Summary. The paper presents PrivaDE, a privacy-preserving protocol allowing a model owner and data owner to jointly compute a utility score for a candidate dataset without fully exposing model parameters, raw features, or labels. It claims strong security against malicious behavior, integration with blockchain marketplaces via smart contracts for fair execution and payment, optimizations for efficient secure model inference, and a model-agnostic scoring method using only a small representative subset that still reflects downstream training impact. Evaluation reports effective performance with online runtimes under 15 minutes even for models with millions of parameters.

Significance. If the central claims hold, this work could enable practical privacy-preserving data evaluation in decentralized ML ecosystems, supporting fair automated marketplaces. The combination of standard cryptographic building blocks with blockchain enforcement and efficiency optimizations for large models represents a useful engineering contribution, provided the scoring proxy and security guarantees receive rigorous validation.

major comments (2)
  1. [Abstract] Abstract: the claim that the model-agnostic scoring method 'uses only a small, representative subset of the data while still reflecting its impact on downstream training' is load-bearing for the utility score that drives marketplace transactions, yet the manuscript provides no empirical correlation analysis, bounds on distribution shift, or ablation on subset size to substantiate that the proxy accurately predicts full-dataset training impact.
  2. [Abstract] Abstract: the statements that PrivaDE 'provides strong security against malicious behavior' and 'performs data evaluation effectively' lack any security model, formal proofs, threat analysis, detailed experimental setup, error bars, or baseline comparisons, which undermines verifiability of the core protocol claims.
minor comments (2)
  1. Clarify the exact cryptographic primitives and secure inference optimizations (e.g., which MPC or homomorphic encryption variant) with concrete parameter choices to support reproducibility.
  2. Provide pseudocode or a high-level diagram for the joint utility-score computation protocol to improve readability of the construction.

Simulated Author's Rebuttal

2 responses · 0 unresolved

We thank the referee for the constructive feedback. We address each major comment below and will revise the manuscript to provide additional empirical validation, formal security details, and expanded experimental reporting as outlined.
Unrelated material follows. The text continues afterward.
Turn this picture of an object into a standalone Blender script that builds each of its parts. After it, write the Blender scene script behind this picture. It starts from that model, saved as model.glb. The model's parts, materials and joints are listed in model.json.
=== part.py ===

read point-by-point responses
  1. Referee: [Abstract] Abstract: the claim that the model-agnostic scoring method 'uses only a small, representative subset of the data while still reflecting its impact on downstream training' is load-bearing for the utility score that drives marketplace transactions, yet the manuscript provides no empirical correlation analysis, bounds on distribution shift, or ablation on subset size to substantiate that the proxy accurately predicts full-dataset training impact.

    Authors: We agree that the manuscript would benefit from explicit empirical support for this claim. The current text describes the subset selection approach (via clustering on feature statistics to ensure representativeness) and its motivation for efficiency, but lacks dedicated correlation studies or ablations. In the revised version, we will add a new subsection in the evaluation with: (i) ablation results for subset sizes of 1%, 5%, and 10% of the data; (ii) Pearson and Spearman correlation coefficients between subset-derived utility scores and full-dataset training accuracy gains across multiple datasets and models; and (iii) distribution shift analysis using metrics such as maximum mean discrepancy. These additions will directly substantiate the proxy's predictive power. revision: yes

  2. Referee: [Abstract] Abstract: the statements that PrivaDE 'provides strong security against malicious behavior' and 'performs data evaluation effectively' lack any security model, formal proofs, threat analysis, detailed experimental setup, error bars, or baseline comparisons, which undermines verifiability of the core protocol claims.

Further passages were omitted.